What to do: Quote exactly, and only, the lines from the one with "hide_parts(node)" down to the one with "EYE_PLACE = (-0.02133, -0.19805, 0.22001)", both included.

Data extract:
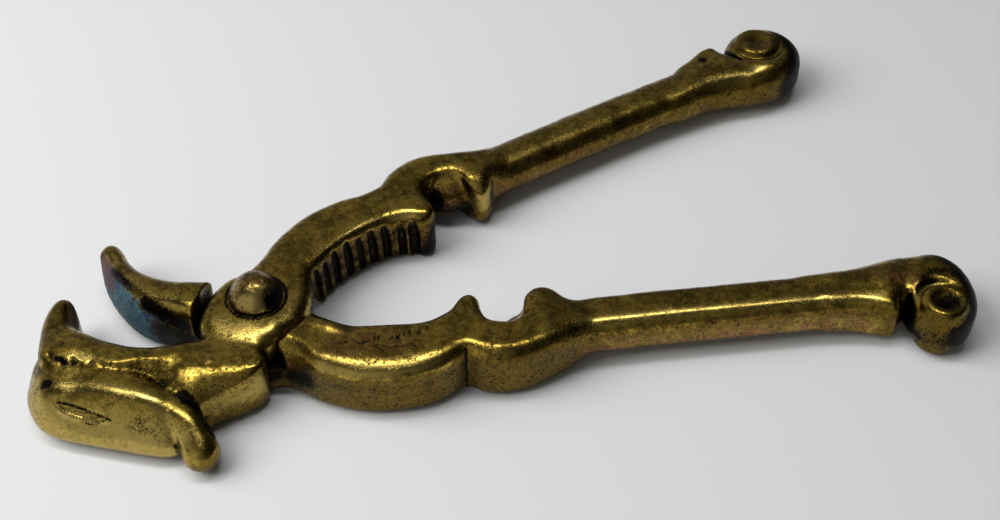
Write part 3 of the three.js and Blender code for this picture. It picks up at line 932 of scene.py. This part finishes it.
def aged_brass(name, gold, brown):
    """Worn cast brass: gold on what is rubbed and paler under painted highlights, brown between, dark in
    pits, and dark in recesses as painted shade with grime.
    """
    material = bpy.data.materials.new(name)
    n = Nodes(material, "Principled BSDF")
    mottle = n.noise(0.75, 5, 0.68, 0.3)
    speck = n.noise(2.4, 3, 0.6)
    pits, fine_pits = holes(n, speck)
    teal = n.span(n.plus(n.fact("teal"), n.span(mottle, 0.3, 0.7, -0.22, 0.22)), 0.35, 0.6)
    plum = n.span(n.plus(n.fact("plum"), n.span(mottle, 0.3, 0.7, -0.2, 0.2)), 0.4, 0.7, 0.0, 0.8)
    color = n.mix(teal, worn_metal(n, mottle, gold, brown), patina(n, speck))
    color = n.mix(plum, color, PLUM)
    dark = n.most(grime_and_shade(n, mottle, speck), pits, n.times(fine_pits, 0.75))
    n.link(n.mix(dark, color, GRIME_AND_SHADE), n.output["Base Color"])
    tarnish = n.most(teal, plum)
    n.link(n.span(tarnish, 0.0, 1.0, 1.0, 0.2), n.output["Metallic"])
    n.link(0.3, n.output["Specular IOR Level"])
    n.link(1.5, n.output["IOR"])
    uneven = n.times(n.span(mottle, 0.3, 0.7, 0.1, 0.0), n.duller(0.2))
    rough = n.plus(uneven, 0.21, n.times(dark, 0.25))
    n.link(n.most(rough, n.span(tarnish, 0.0, 1.0, 0.15, 0.62)), n.output["Roughness"])
    soft_waves = n.span(n.fact("painted_highlight"), 0.0, 1.0, 0.3, 0.09)
    normal = n.bump(n.noise(0.5, 1, 0.5), soft_waves, 0.00012)
    normal = n.bump(n.maths("SUBTRACT", 1.0, pits), 0.3, 0.00006, Normal=normal)
    n.link(n.bump(speck, 0.12, 0.00003, Normal=normal), n.output["Normal"])
    return material


def studio_floor():
    """A matt pale grey, very slightly cloudy."""
    material = bpy.data.materials.new("studio_floor")
    n = Nodes(material, "Principled BSDF")
    color = n.mix(n.noise(0.004, 2, 0.5), (0.514, 0.519, 0.518), (0.532, 0.537, 0.536))
    n.link(color, n.output["Base Color"])
    n.link(0.7, n.output["Roughness"])
    n.link(0.2, n.output["Specular IOR Level"])
    return material


# ---- the three pieces ----
def along(line, *levels):
    """A plan line repeated at each height."""
    return [[(u, v, z) for u, v in line] for z in levels]


def circle(radius, z, first=0, last=360):
    """Points round the pivot at a height, between two angles in degrees."""
    plan = arc((0, 0), (radius, radius), np.arange(first, last + 1, 12))
    return np.column_stack([plan, np.full(len(plan), z)])


# Where wear, dirt and patina lie on each piece, and where shade and highlights are painted: under each
# mark's name, strokes for near() in its shut frame.
MARKS_A = {
    "soot_and_shade": [
        *[(line, 0.26, 0.8) for line in GOUGES_A],
        *[(line, 0.26, 0.6) for line in NICKS_A],
        (circle(5.7, 12.4), 0.45, 1),
        # Painted shade where the boss and the flank meet lever B, and on the beak's right side against the
        # flank.
        ([(9, -4.5, 9), (8, -7.5, 8), (6.5, -9.5, 5)], 1.6, 0.8),
        ([(-5.6, -12.4, 9), (-5, -13.4, 3)], 1.3, 0.9),
        ([(-22.6, -8, 9.5), (-21.2, -12.5, 6), (-21, -15, 2)], 1.5, 0.9),
        ([(-40.5, 10.6, 8), (-38.5, 8.8, 11), (-35.4, 4.4, 11.4)], 0.5, 0.55),
        ([(-41.2, 3.9), (-40.5, 3.4)], 0.75, 1.4),
        ([(-36.5, 15.5, 11), (-38, 12.6, 10.6)], 1.6, 0.4),
        (eye_arcs()[0], 0.2, 0.8),
        (eye_arcs()[1], 0.12, 0.6),
        ([(-30.5, -11.5, 8), (-27.5, -14.5, 6.5)], 2.4, 0.42),
        # Painted shade in the notch, on the first tooth's end wall and in the slot.
        ([(42.2, 6, 4), (43.5, 10, 6), (46, 11.2, 6), (49, 10.8, 6), (51, 7, 4)], 3.6, 0.8),
        ([(39, 1.6, 2), (41.4, 2.4, 8)], 2.8, 1),
        ([(121.5, 12, 8), (124.2, 9, 9)], 1.4, 0.8),
        ([(117.4, 11.4, 11), (117.6, 11.4, 10)], 1.1, 1),
        *[(line, 2, 0.55) for line in along(NUT_FACE_A, 2, 5.5, 8)],
    ],
    "plum": [([(-29.6, 20, 9), (-30.2, 15.5, 9)], 2, 1.4), ([(-23, 2.2, 11), (-15, -1, 11)], 0.9, 0.8)],
    "red": [
        ([(60, 6, 6), (80, 6, 7)], 3, 0.5),
        ([(43, 9, 7), (50, 9, 7)], 4, 0.7),
        ([(14, 2, 9), (24, 5, 7), (36, 3, 7)], 2.4, 0.7),
    ],
    # Painted shade: the scroll's right end, the notch, the band along the seam that catches light, inside
    # the hook, and the beak's right side and the crease beside it.
    "painted_shade": [
        ([(139.5, 12, 9), (139, 6, 10), (137, 0.8, 9.5), (133, -1.5, 6)], 4, 1.4),
        ([(43.5, 8.5, 5), (46, 11.5, 5), (49.5, 10, 5)], 3.4, 0.6),
        ([(-31, 3, 11), (-28, 0, 11), (-25.2, -3.8, 10.6), (-23.4, -7.8, 10)], 1.4, 0.3),
        ([(-29.2, 19.5, 9), (-30, 15.5, 8.5)], 1.2, 0.7),
        ([(-21.2, -12.4, 10), (-20.2, -16, 8.6), (-20, -20, 6.4)], 1.3, 1.2),
        ([(-25.4, -12.5, 9), (-26, -16.5, 6), (-25.9, -19.6, 3)], 0.7, 0.8),
    ],
    # Painted highlights, and painted light on lit faces such as the head's face and the bar's side.
    "painted_highlight": [
        ([(-43, 2, 5), (-38, -6, 5), (-31, -13, 5), (-24, -18, 5)], 6, 1),
        ([(-39.3, 1.3), (-35.5, -1.6), (-31.1, -5.5), (-27.4, -10), (-25.4, -14.6)], 1.3, 1),
        ([(-18, -12, 7), (-7, -14, 7)], 4, 0.9),
        ([(-8, -3, 12), (-5, -7, 12), (1, -8, 11), (7, -5, 11)], 3.8, 0.7),
        ([(16, 4, 12), (26, 6, 12), (36, 4, 12)], 1.4, 1),
        ([(-34.5, 5.5, 11.8), (-32, 3.4, 11.8)], 1.3, 0.9),
        (eye_arcs()[1] + [-0.35, -0.28], 0.35, 1),
        ([(53.5, 3, 11), (53.5, 3, 6)], 2, 1),
        ([(60, 8.4), (75, 7.9), (92, 7.3), (108, 6.4)], 1, 0.5),
        ([(112, 5.2), (119, 3.2), (126, 1.8), (131, 2.6)], 1.3, 0.9),
        ([(66, 6, 5), (110, 4.5, 5)], 3, 0.3),
    ],
    "beaten": [([(-20.5, -6, 10.6), (-14.5, -8.8, 11.2), (-9, -12.4, 10.6)], 2.6, 1)],
}
MARKS_B = {
    "soot_and_shade": [
        *[(line, 0.24, 0.9) for line in NICKS_B],
        # Painted shade with grime round the claw's root and end, in the gap by lever A.
        ([(-11, -5, 9), (-11.6, 0, 8), (-12, 3, 6)], 2, 1.1),
        ([(-12, 3.5, 3), (-18.5, 1.2, 5), (-16, 2, 2)], 3, 1.1),
        ([(-13, 2.4, 7.6), (-17.5, -0.6, 9), (-20.8, -3, 9.8)], 1.7, 1.2),
        ([(-20.8, -3.4, 10), (-25.6, -8.6, 10.3), (-28.8, -12, 10.2)], 1, 1.1),
        ([(8, 2.4, 6), (11.5, 4.4, 8)], 2.2, 0.9),
        # Painted shade on the neck under lever A's flank and in the slot.
        ([(-3, 13, 5), (3, 12, 5), (7, 9, 4)], 2.6, 0.7),
        ([(124.6, 7.5, 9), (124.5, 10, 6), (125.2, 15, 4)], 1.3, 0.9),
        ([(8.5, 16, 6), (6.5, 14.6, 5)], 2.6, 0.9),
        ([(3, 13.2, 12), (5.4, 13.8, 11)], 1.8, 0.6),
        # Painted shade: the dark band just under the jaw's highlight.
        ([(12, 18.6, 7.6), (22, 21.2, 7.4), (32, 20.2, 7.6), (37, 17.6, 8)], 1.5, 0.36),
        ([(126, 16.5, 5), (131, 18.4, 5), (136, 15, 6)], 3.4, 0.42),
        *[(line, 1.9, 0.4) for line in along(NUT_FACE_B, 2, 5.5, 8.5)],
    ],
    "teal": [([(-19.5, -0.2, 4), (-23, -3.2, 5.5), (-26.6, -7, 6.5), (-29.8, -12, 6.5)], 4.2, 1.2)],
    "plum": [
        ([(-29.6, -11.6, 8), (-30.8, -15.5, 8), (-31.2, -18, 7)], 2.8, 1.3),
        ([(-20, 0, 7.2), (-18.6, 0.6, 6)], 1.2, 0.9),
    ],
    "red": [
        ([(66, 8.6, 8.6), (84, 9.6, 8), (112, 9.4, 7)], 1.7, 0.9),
        ([(60, 13, 5), (80, 11.8, 5), (100, 11.4, 5), (116, 11, 5)], 2.6, 0.75),
        ([(14, 13, 12.4), (26, 14, 12.4)], 3, 0.5),
        ([(122.6, 5, 11), (125.6, 6.4, 10.6)], 1.6, 1),
        ([(117, 3, 11), (119, 3, 11)], 1.6, 0.8),
        ([(6, 14, 8), (4, 13, 8)], 2.2, 0.9),
    ],
    # Painted shade: the scroll's right end, the waist crease, the knob's dish and channel, and the neck
    # under lever A's flank.
    "painted_shade": [
        ([(133.5, 16.5, 7), (136, 12, 9.4), (136.6, 5, 10.3), (133.5, -0.8, 10)], 3.1, 1.4),
        ([(38.6, 18.6), (38.4, 15.9)], 0.45, 0.9),
        ([(129.8, 13.8, 11), (131.6, 12.6, 11)], 3, 0.8),
        ([(135.2, 9, 11.4), (133.4, 5.4, 11.6), (129.6, 5, 11.6), (127.4, 7, 11.4)], 1.3, 0.8),
        ([(-3, 13.4, 6), (2, 13.4, 6)], 2.4, 0.9),
    ],
    # Painted highlights, and painted light on the bar's lit side.
    "painted_highlight": [
        ([(66, 11, 5), (118, 11, 5)], 4, 0.5),
        ([(60, 10.9), (75, 9.8), (92, 9.3), (108, 8.9), (118, 9.8)], 1.1, 0.8),
        ([(12, 17, 11), (17, 18.6, 11), (24, 19.6, 11), (34, 17.8, 11)], 1.8, 0.9),
        ([(124.8, 13.5, 10.6), (125.2, 10.6, 10.6), (127.2, 8.6, 10.6), (130, 8.2, 10.6)], 1.3, 0.9),
        ([(-14, 0, 12), (-20, -3.5, 11.5), (-25, -8.5, 11)], 1.6, 0.8),
    ],
}
MARKS_RIVET = {
    # The ring is the dark joint at the rivet's foot; the arc darkens the dome's right side as painted
    # shade.
    "soot_and_shade": [(circle(5.4, 12.9), 0.8, 0.9), (circle(4.9, 14.6, -60, 36), 1.9, 1.2)],
    "red": [([(-2, 1, 16.5), (2.5, 2, 16)], 2.4, 0.6)],
    # Painted highlight on the dome.
    "painted_highlight": [([(-2.5, -2.5, 16), (0.5, -4, 15)], 2.6, 1)],
}
upper = build("tongs_lever_upper", lever_a, (0.05, 11), MARKS_A, turn=HALF_OPENING)
lower = build("tongs_lever_lower", lever_b, (0.05, 23), MARKS_B, turn=-HALF_OPENING, mirrored=True)
pin = build("tongs_rivet", rivet, (0.19, 31), MARKS_RIVET, fitted=False)

LEVER_COLORS = (0.45, 0.312, 0.055), (0.165, 0.108, 0.017)
RIVET_COLORS = (0.46, 0.31, 0.085), (0.13, 0.08, 0.024)
upper.data.materials.append(aged_brass("aged_brass_upper", *LEVER_COLORS))
lower.data.materials.append(aged_brass("aged_brass_lower", *LEVER_COLORS))
pin.data.materials.append(aged_brass("rivet_brass", *RIVET_COLORS))

for piece, body, node, slot in (
    (upper, "upper_lever", "lever_a", "lever_brass"),
    (lower, "lower_lever", "lever_b", "lever_brass"),
    (pin, "upper_lever", "pivot_rivet", "rivet_brass"),
):
    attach(piece, body)
    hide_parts(node)

# ---- stage ----
FLOOR_REACH = 3.0
RIGHT = Vector((0.94248, -0.33427, 0)).normalized()  # the picture's width
AHEAD = Vector((0.23409, 0.66001, -0.71386)).normalized()
EYE_PLACE = (-0.02133, -0.19805, 0.22001)

floor_mesh = bpy.data.meshes.new("floor")
corners = [(u * FLOOR_REACH, v * FLOOR_REACH, 0) for u, v in ((-1, -1), (1, -1), (1, 1), (-1, 1))]
floor_mesh.from_pydata(corners, [], [(0, 1, 2, 3)])
floor = bpy.data.objects.new("floor", floor_mesh)
bpy.context.scene.collection.objects.link(floor)
floor_mesh.materials.append(studio_floor())


def panel(name, size, power, position, target=(0, 0, 0), glossy=True):
    """A soft light that faces its target, its width along the picture's width. One that is not glossy
    leaves no reflection on metal."""
    light = bpy.data.lights.new(name, "AREA")
    light.shape = "RECTANGLE"
    light.size, light.size_y = size
    light.energy = power
    lamp = bpy.data.objects.new(name, light)
    lamp.visible_glossy = glossy
    lamp.visible_camera = False
    lamp.location = position
    away = (Vector(position) - Vector(target)).normalized()
    across = (RIGHT - away * RIGHT.dot(away)).normalized()
    lamp.rotation_euler = Matrix((across, away.cross(across), away)).transposed().to_euler()
    bpy.context.scene.collection.objects.link(lamp)


def sky(wall, gap, behind, side):
    """A room seen as bands of grey: a far wall, a dark gap by the softbox and a lighter wall behind
    the camera, dimmed towards its right down to the side's share."""
    world = bpy.data.worlds.new("studio")
    bpy.context.scene.world = world
    n = Nodes(world, "Background")
    far, right, up = (
        n.add("VectorMath", {0: n.where["Generated"], 1: way}, operation="DOT_PRODUCT").outputs["Value"]
        for way in ((0.334, 0.9425, 0), (0.9425, -0.334, 0), (0, 0, 1))
    )
    lean = {"Value": n.maths("ARCTAN2", far, up), "From Min": -math.pi / 2, "From Max": math.pi / 2}
    greys = n.add("ValToRGB", {"Fac": n.add("MapRange", lean).outputs["Result"]})
    stops = greys.color_ramp.elements
    bands = ((-90, behind), (-32, behind), (-19, gap), (0, gap), (22, gap), (40, wall), (90, wall))
    for index, (degrees, grey) in enumerate(bands):
        stop = stops[index] if index < 2 else stops.new(1.0)
        stop.position = (degrees + 90) / 180
        stop.color = (grey, grey, grey, 1)
    n.link(greys.outputs["Color"], n.output["Color"])
    n.link(n.span(right, -0.5, 0.70, 1.5, side), n.output["Strength"])


sky(0.215, 0.018, 0.34, 0.04)
panel("overhead_softbox", (0.80, 0.17), 5.2, (0.0, 0.13, 1.15))
panel("overhead_fill", (0.80, 0.30), 1.0, (0.0, 0.13, 1.16), glossy=False)
panel("left_wash", (0.5, 0.5), 5.4, (-0.41, 0.09, 0.45), (-0.02, 0, 0), glossy=False)
bpy.context.scene.view_settings.view_transform = "Standard"

camera = bpy.data.cameras.new("photo_camera")
camera.lens = 54.04
camera.sensor_width = 36.0
eye = bpy.data.objects.new("photo_camera", camera)
turn = Matrix((RIGHT, RIGHT.cross(AHEAD), -AHEAD)).transposed().to_4x4()
eye.matrix_world = Matrix.Translation(EYE_PLACE) @ turn
bpy.context.scene.collection.objects.link(eye)
bpy.context.scene.camera = eye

Result for this task:
    hide_parts(node)

# ---- stage ----
FLOOR_REACH = 3.0
RIGHT = Vector((0.94248, -0.33427, 0)).normalized()  # the picture's width
AHEAD = Vector((0.23409, 0.66001, -0.71386)).normalized()
EYE_PLACE = (-0.02133, -0.19805, 0.22001)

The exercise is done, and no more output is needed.